Don't get me wrong, I 'get' why people don't like FIFA in terms of ball control and players feeling the same, but sliders really work wonders in this regard. Individuality in my career mode is huge this year. Different players feel very different. But where I never thought FIFA was realistic in the slightest, despite all the niggles here and there, the fact that career mode Premier League matches can overall pan out so realistically is the big difference. In PES2012 an away trip to Man Utd would see them have an 11 man defence and nail you on the counter, just as if you were playing Wolves or Bolton. In FIFA12, away at Man Utd you'll struggle to get the ball, be under pressure, and YOU'LL be the one having to play on the counter, whereas you'll have much more even contests at lesser teams. For the first time, FIFA12 makes the AI more tactically aware at defending and doesn't rely on mass defences or overpowered rugby challenges of the past. Ironically, PES, which never used to rely on such rubbish, won me over from FIFA last year for this very reason, now they've almost stolen EA's old method of defensive pressure whereas EA have advanced their AI/engine beyond needing to go down that route.
Just my two cents on that issue.
I can't agree. I think the sliders are a big afterthought at current and all in all none of them fix the streamlined sense of momentum and inertia, which for me are the two biggest issues with Fifa. Lowering acceleration only gives an attacker on the ball a better advantage anyway because he's in the middle of dribbling, already maxing out his acceleration. A static defender takes even longer to respond. I don't know if you read my post yesterday? about the problems in general with defending too. Rom agreed. I think it's imbalanced enough in favour of the attacker as it is. Adjusting acceleration ruins it completely. The few games that i played out when i lowered the acceleration (in fact it was to your suggested level) just had me and the cpu running past one another to score every time because defenders couldn't react and catch up from static positions.

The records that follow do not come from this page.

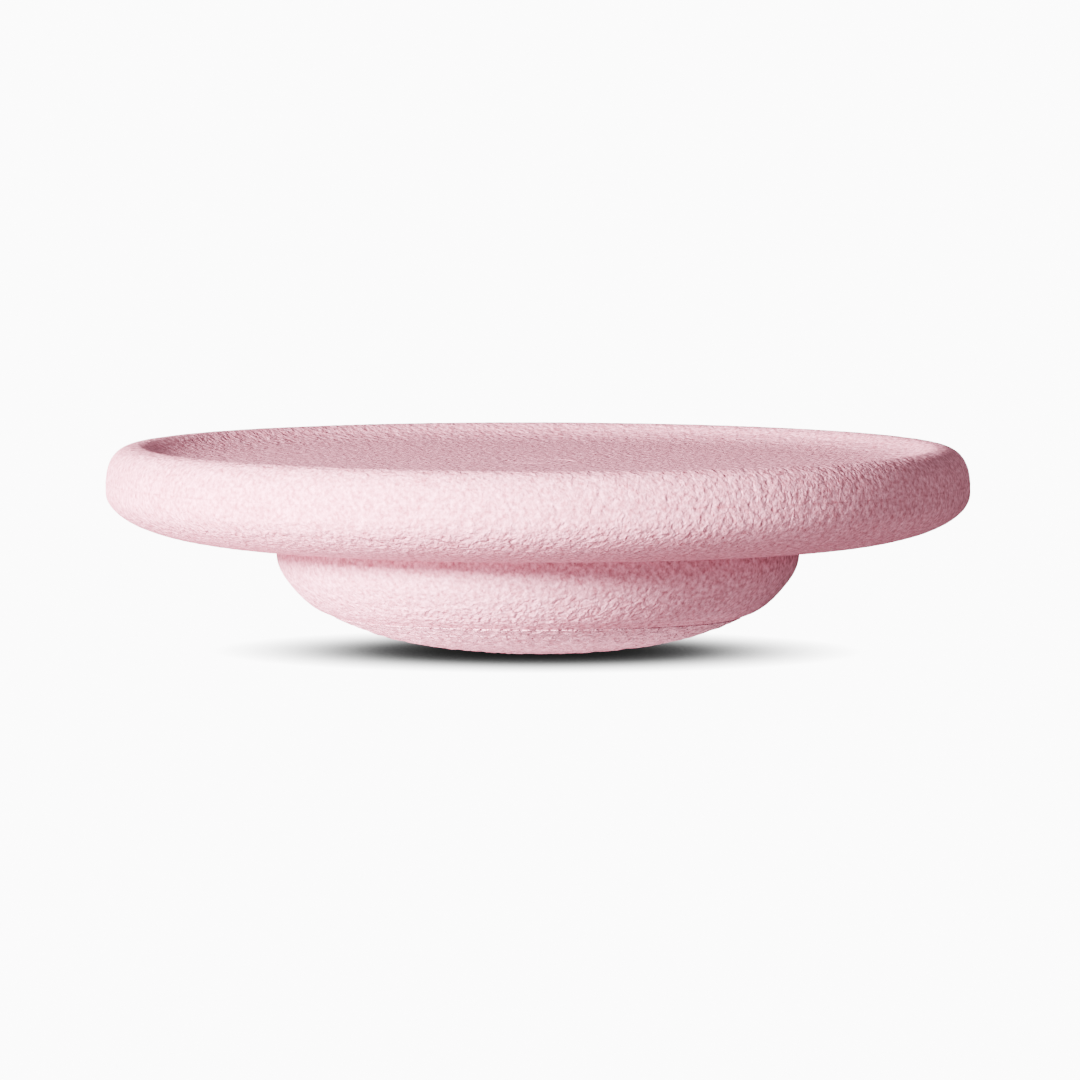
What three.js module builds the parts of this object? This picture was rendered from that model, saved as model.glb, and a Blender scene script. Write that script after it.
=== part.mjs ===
// Balance board: a dished round deck with a thick rolled rim on a shallow domed rocker base.
// Millimetres, +Z up. The origin is the centre of the flat foot, so the board stands on z = 0.
// Three solid foam pieces of revolution, from the bottom up: rocker_cap, rocker_dome and deck.
// Every outline point is [radius, height] unless its table says otherwise.
import * as THREE from "three";

// ---- overall ----
const OVERALL_RADIUS = 190;
const OVERALL_HEIGHT = 90; // foot to the crest of the rim
const BOND_GAP = 0.3; // glue line between two pieces
const TURN_STEPS = 72; // flats round every turned surface

// ---- rim of the deck ----
const CREST_RADIUS = 175.3; // circle along which the rim is highest
const BAND_TOP = OVERALL_HEIGHT - 18.5; // upright band at the rim's widest part
const BAND_BOTTOM = BAND_TOP - 1.2;
const RIM_TOP_POWER = 2.54; // superellipse power, band to crest
const RIM_TOP_STEPS = 7;
const UNDERSIDE_HEIGHT = 47.4; // flat underside of the deck
const UNDERSIDE_RADIUS = 125.2; // where the underside starts to curve up to the rim
const RIM_UNDER_POWER = 2.1; // superellipse power, underside to band
const RIM_UNDER_STEPS = 11;

// ---- dish in the deck ----
const DISH_FLOOR_HEIGHT = OVERALL_HEIGHT - 6.5; // flat standing surface
const DISH_FLOOR_RADIUS = 136;
// Wall of the dish: [distance inside the crest circle, drop below the crest]
const DISH_WALL = [
  [2.3, 0.45], [5.3, 1.65], [8.3, 2.95], [11.8, 4.0],
  [16.3, 4.98], [22.3, 5.73], [29.8, 6.23],
];

// ---- spigot on the dome, and the socket in the deck that it centres in ----
const SPIGOT_RADIUS = 70;
const SOCKET_RADIUS = SPIGOT_RADIUS + BOND_GAP;
const SOCKET_TOP = UNDERSIDE_HEIGHT + 10;

// ---- rocker dome ----
// Side of the dome, from its bottom edge up
const DOME_SIDE = [
  [90.7, 15.7], [95.6, 17.9], [101.3, 21.6],
  [105.3, 25.3], [108.5, 28.9], [111.3, 32.6],
  [113.4, 36.3], [114.6, 40.0], [115.0, 43.6],
];
const DOME_BOTTOM = DOME_SIDE[0][1];
const DOME_TOP = UNDERSIDE_HEIGHT - BOND_GAP;
const DOME_TOP_RADIUS = 115;
const SEAT_RADIUS = 84; // recess under the dome that takes the cap
const SEAT_TOP = DOME_BOTTOM + 5;

// ---- rocker cap ----
const FOOT_RADIUS = 20; // flat foot the board stands still on
const CAP_PLUG_RADIUS = SEAT_RADIUS - BOND_GAP;
// Underside of the cap, from the foot out
const CAP_FACE = [
  [32.7, 1.0], [43.5, 2.2], [54.4, 3.9],
  [65.3, 6.2], [76.2, 9.6], [85.5, 13.35],
];
// Narrow lip round the cap, just below the bottom edge of the dome
const LIP_TOP = DOME_BOTTOM - BOND_GAP;
const CAP_LIP = [[88.9, 14.35], [89.5, 14.85], [89.3, LIP_TOP]];

// ---- foam ----
const FOAM_ROUGHNESS = 0.88;
const FOAM_COLORS = { cap: 0xe2bfc7, dome: 0xe5c2ca, deck: 0xe8c6cd };

function foam(color) {
  return new THREE.MeshStandardMaterial({ color, roughness: FOAM_ROUGHNESS, metalness: 0 });
}

// Quarter superellipse from [outerRadius, startHeight] in to [innerRadius, endHeight],
// with both end points left out.
function quarterCurve({ innerRadius, outerRadius, startHeight, endHeight, power, steps }) {
  const points = [];
  for (let i = 1; i < steps; i++) {
    const angle = (i / steps) * (Math.PI / 2);
    const across = Math.pow(Math.cos(angle), 2 / power);
    const along = Math.pow(Math.sin(angle), 2 / power);
    points.push([
      innerRadius + (outerRadius - innerRadius) * across,
      startHeight + (endHeight - startHeight) * along,
    ]);
  }
  return points;
}

// Solid of revolution about +Z with its origin at baseHeight. The profile runs from the axis
// at the bottom, round the outside, and back to the axis at the top.
function turned({ name, profile, color, baseHeight }) {
  const points = profile.map(([radius, z]) => new THREE.Vector2(radius, z - baseHeight));
  const geometry = new THREE.LatheGeometry(points, TURN_STEPS);
  geometry.rotateX(Math.PI / 2); // the lathe turns about Y
  const mesh = new THREE.Mesh(geometry, foam(color));
  mesh.name = name;
  mesh.position.z = baseHeight;
  return mesh;
}

function makeCap() {
  const profile = [
    [0, 0],
    [FOOT_RADIUS, 0],
    ...CAP_FACE,
    ...CAP_LIP,
    [CAP_PLUG_RADIUS, LIP_TOP],
    [CAP_PLUG_RADIUS, SEAT_TOP - BOND_GAP],
    [0, SEAT_TOP - BOND_GAP],
  ];
  return turned({ name: "rocker_cap", profile, color: FOAM_COLORS.cap, baseHeight: 0 });
}

function makeDome() {
  const profile = [
    [0, SEAT_TOP],
    [SEAT_RADIUS, SEAT_TOP],
    [SEAT_RADIUS, DOME_BOTTOM],
    ...DOME_SIDE,
    [DOME_TOP_RADIUS, DOME_TOP],
    [SPIGOT_RADIUS, DOME_TOP],
    [SPIGOT_RADIUS, SOCKET_TOP - BOND_GAP],
    [0, SOCKET_TOP - BOND_GAP],
  ];
  return turned({
    name: "rocker_dome", profile, color: FOAM_COLORS.dome, baseHeight: DOME_BOTTOM,
  });
}

function makeDeck() {
  const rimUnder = quarterCurve({
    innerRadius: UNDERSIDE_RADIUS,
    outerRadius: OVERALL_RADIUS,
    startHeight: BAND_BOTTOM,
    endHeight: UNDERSIDE_HEIGHT,
    power: RIM_UNDER_POWER,
    steps: RIM_UNDER_STEPS,
  }).reverse(); // the profile climbs from the underside to the band
  const rimTop = quarterCurve({
    innerRadius: CREST_RADIUS,
    outerRadius: OVERALL_RADIUS,
    startHeight: BAND_TOP,
    endHeight: OVERALL_HEIGHT,
    power: RIM_TOP_POWER,
    steps: RIM_TOP_STEPS,
  });
  const profile = [
    [0, SOCKET_TOP],
    [SOCKET_RADIUS, SOCKET_TOP],
    [SOCKET_RADIUS, UNDERSIDE_HEIGHT],
    [UNDERSIDE_RADIUS, UNDERSIDE_HEIGHT],
    ...rimUnder,
    [OVERALL_RADIUS, BAND_BOTTOM],
    [OVERALL_RADIUS, BAND_TOP],
    ...rimTop,
    [CREST_RADIUS, OVERALL_HEIGHT],
    ...DISH_WALL.map(([inside, drop]) => [CREST_RADIUS - inside, OVERALL_HEIGHT - drop]),
    [DISH_FLOOR_RADIUS, DISH_FLOOR_HEIGHT],
    [0, DISH_FLOOR_HEIGHT],
  ];
  return turned({
    name: "deck", profile, color: FOAM_COLORS.deck, baseHeight: UNDERSIDE_HEIGHT,
  });
}

const base = new THREE.Group();
base.name = "rocker_base";
base.add(makeCap(), makeDome());

const board = new THREE.Group();
board.name = "balance_board";
board.add(base, makeDeck());

export default board;
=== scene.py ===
"""Round balance board of moulded bead foam, standing upright on its own axis, the z axis.

A dished deck lies on top. A rocker dome is let into its underside, and a rocker cap into the
dome; the cap's round foot touches the studio floor. The camera looks from the front, -y.
Each piece is a surface of revolution with a fine crumpled relief. Units are metres.
"""
import math

import bpy
import numpy as np
from mathutils import Euler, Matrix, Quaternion, Vector


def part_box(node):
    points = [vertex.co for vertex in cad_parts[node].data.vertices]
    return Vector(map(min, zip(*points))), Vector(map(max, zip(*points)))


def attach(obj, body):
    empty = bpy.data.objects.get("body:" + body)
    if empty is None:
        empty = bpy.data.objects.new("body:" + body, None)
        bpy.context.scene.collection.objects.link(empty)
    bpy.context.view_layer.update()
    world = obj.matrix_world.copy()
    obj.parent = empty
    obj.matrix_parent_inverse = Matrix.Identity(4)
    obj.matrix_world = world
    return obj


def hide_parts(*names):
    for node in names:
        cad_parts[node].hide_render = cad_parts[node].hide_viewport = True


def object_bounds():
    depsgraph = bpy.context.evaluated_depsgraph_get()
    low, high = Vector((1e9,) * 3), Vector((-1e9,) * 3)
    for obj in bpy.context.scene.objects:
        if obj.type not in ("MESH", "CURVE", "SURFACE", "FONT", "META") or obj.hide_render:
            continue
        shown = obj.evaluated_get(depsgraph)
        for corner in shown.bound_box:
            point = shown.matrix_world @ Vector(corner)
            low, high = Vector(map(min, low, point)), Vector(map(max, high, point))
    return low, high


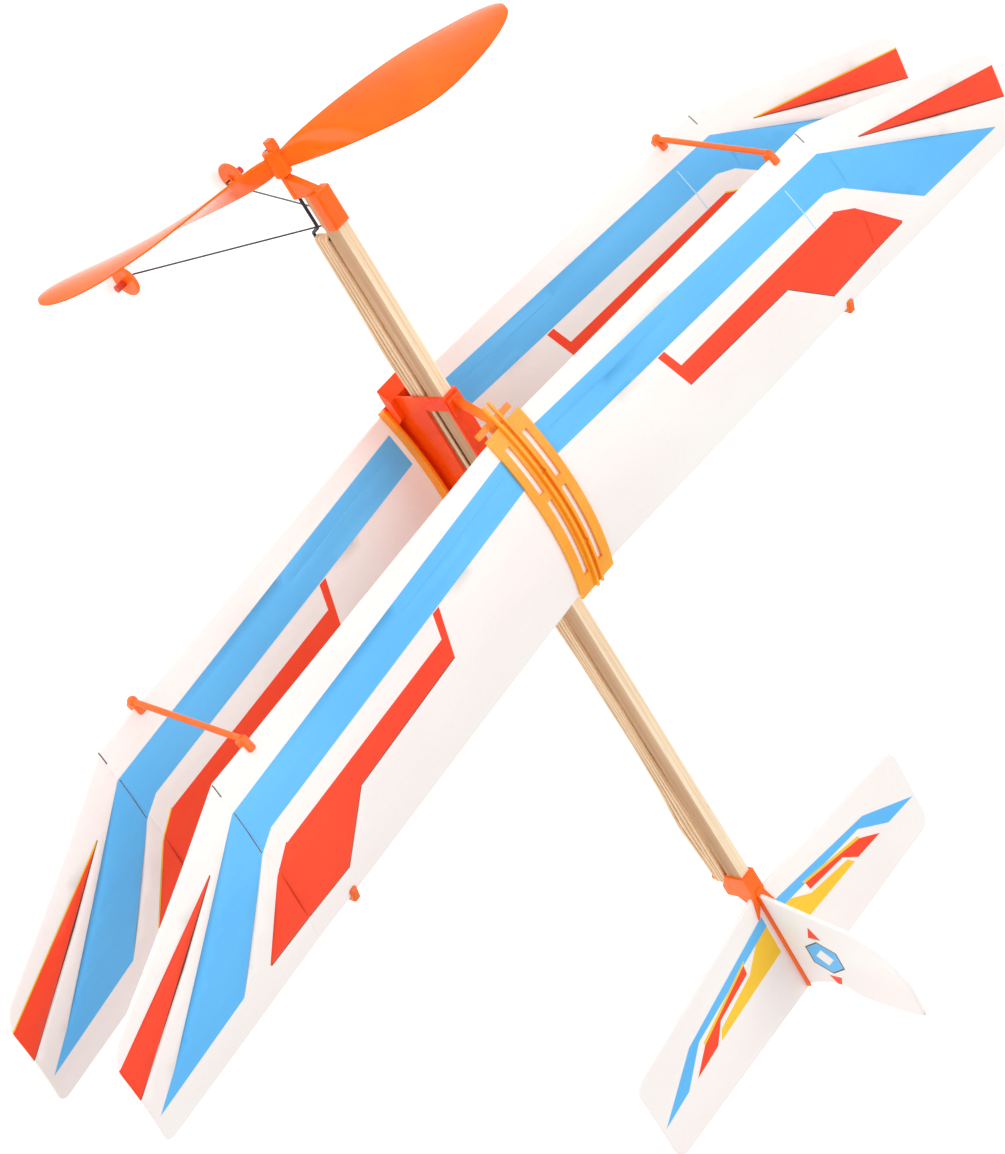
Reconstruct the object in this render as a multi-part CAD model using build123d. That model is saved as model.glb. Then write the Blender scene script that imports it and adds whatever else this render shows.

Lowering speed makes the players run slower but doesn't affect any other aspects of dribbling, i.e how quickly they can push the ball when changing direction when dribbling, how quickly their first control is, how quickly they can turn on the spot with the ball. Lowering speed leaves you with a situation where the game is half fast, half slow, but the wrong way round.
Those two aspects right there make the game twice as fast as it should be. Toning down speed and acceleration doesn't make the game consistently slower as some people have suggested to me in the past. You still receive the ball, control it, turn, turn in another direction, pivot in another far too quickly that it simply defies human capability most of the game. The game is just so fast even on slow and i attribute it mostly to this reasons, and perhaps dribbling is a bit too streamlined, at least concerning how precisely and quickly a player can push the ball in another direction in an instant. People say players in Fifa dribble like Messi does in real life. I personally find that a true analogy.
On the other hand Fifa mirrors the fast paced side of football very well, PES doesn't at all, but it doesn't mirror any of the methodical parts of the game. Football is not played at 100 miles an hour for 90 minutes.
If they could sort out inertia and momentum then i'd probably enjoy it 5 times more because it does have a lot of good other features as you have said. I just don't get how people can play the game and not ask why it feels like the game is being played way too fast, even on slow. It bugs me too much to enjoy it.
That said, you're right when you suggest AI in Fifa has more variety. In PES every team plays in the same style. Oddly they do play differently, better teams are better, but the style is always the same. I think a lot of that is down to the fact that PES feels like 11 individuals on a team whereas Fifa feels like 1 team. I've always thought as a reflection of a team Fifa has been better. It just lacks the feeling of individuals. That in turn isn't such a virtue because when playing with club teams in PES you do get a weird lack of cohesion.
Anyway something i've felt about Fifa and PES for a while. Fifa reflects specific aspects football better when the actual game is being played but on the whole it just feels like something is wrong (i think it's because i take Fifa as a whole rather than a combination of parts making a game). PES doesn't reflect many specific aspects of football very well at all whilst it is played but (minus the scripting) in the end the game some how manages to mirror football well as a whole somehow. If anything i'd say the end justifies the means in PES, it's more evident in local multiplayer or if you can turn scripting off with mods. Maybe that is scripting? Better teams usually win, ergo the end justifying the means, but i don't think they cheat as much as they did before i had modifications. I can't put my finger on it.